Sometimes though, we let our guard down and our true racist selves come out to play. How many times do white students get together and bash affirmative action when we think no people of color are listening?

How many times do we make racist jokes when we are safely surrounded by fellow whites?

And don't even get me started on the whole "self- segregation" thing. It's self-segregation when people of color group together. It's a nightmare when whites are surrounded by people of color. We don't know what the hell to do. When faced with the same social situations that students of color have to deal with all the time, we freeze up and usually try to escape the scene as quickly as possible: "Oops, I thought more white folks were gonna be here. Yeah I was just headed out, actually."

I think most people of color know that white people, even Duke students, are fundamentally racist. This doesn't mean we hate people of color. It doesn't even mean we are bad people. It just means we are products of a society that is able to take innocent children and teach them where they fit on a racial hierarchy.

The sooner white people are able to realize this, the sooner we can stop this silly, "Is racism still a problem?," debate and begin the real, "So what the hell do we do about racism?" discussion.

It will always amaze me how Duke students can go to courses taught mostly by white professors, live with mostly white classmates and yet be served almost completely by people of color and still claim that racism doesn't exist.

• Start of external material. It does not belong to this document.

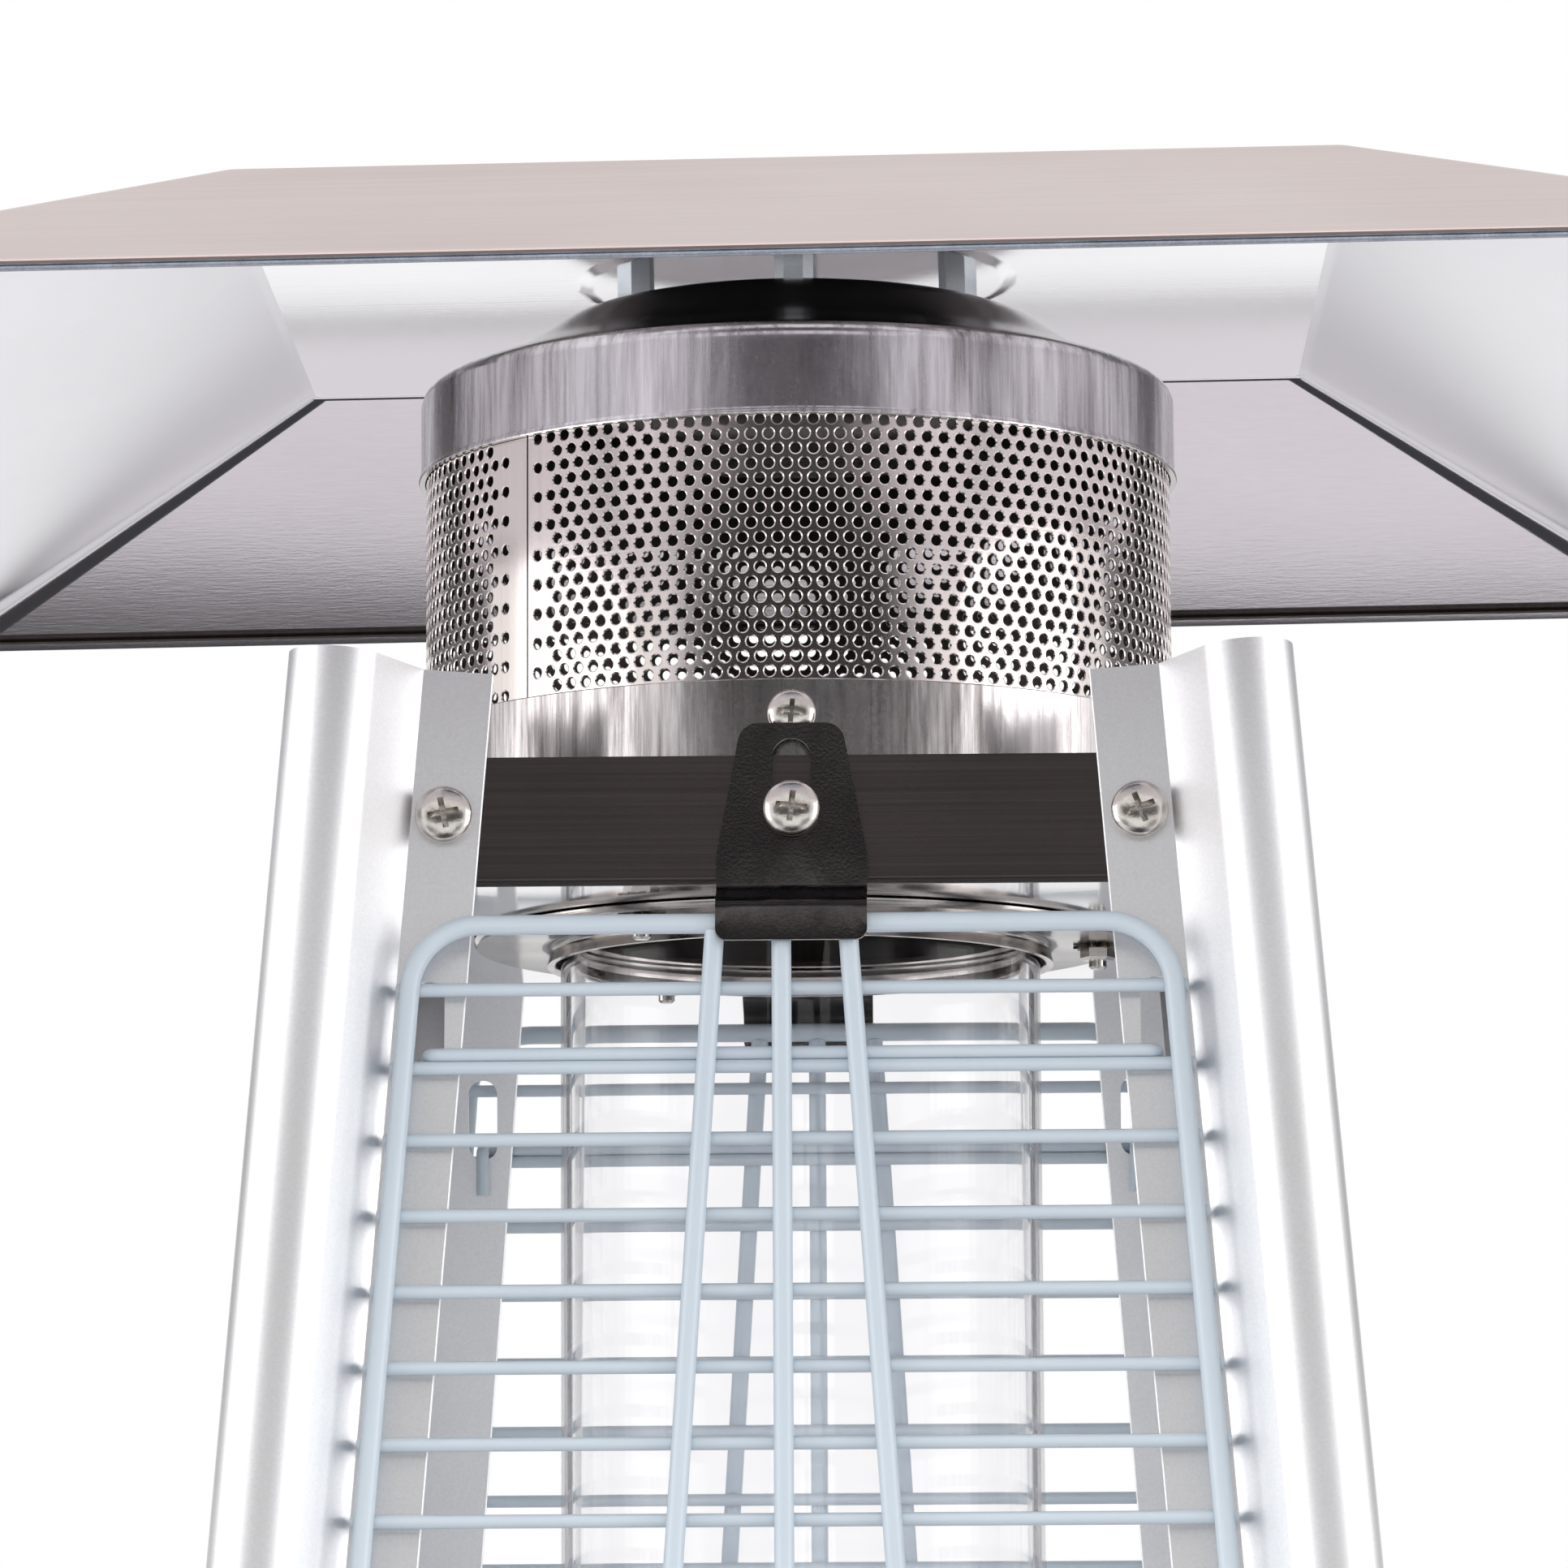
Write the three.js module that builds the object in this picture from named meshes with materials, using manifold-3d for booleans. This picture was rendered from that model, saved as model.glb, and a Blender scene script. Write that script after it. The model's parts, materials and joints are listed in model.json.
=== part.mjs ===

At some point, one has the choice between two options: The Objectivist route that some people just have "bad cultures" and could advance if they only adopted "Western" ways, or that some folks have engineered a system that keeps certain people up and certain people down.

I know the first option is a far easier one to pick, because it absolves the individual of any responsibility to question the advantages one has by virtue of birth and circumstance. However, I think white students need to choose the second option and begin a serious questioning of how we really managed to get to the elite positions we occupy today.

It's a damn scary journey. It means admitting to ourselves that there is more to who we are than just hard work and intelligence--there's also an undeniable background of unfair advantages and benefiting from the oppression and the suffering of others.

In choosing to take this difficult route however, we might reclaim the innocence and compassion of our human spirits and get those racists out of our mirrors.

Bridget Newman is a Trinity junior. Her column appears every other Wednesday.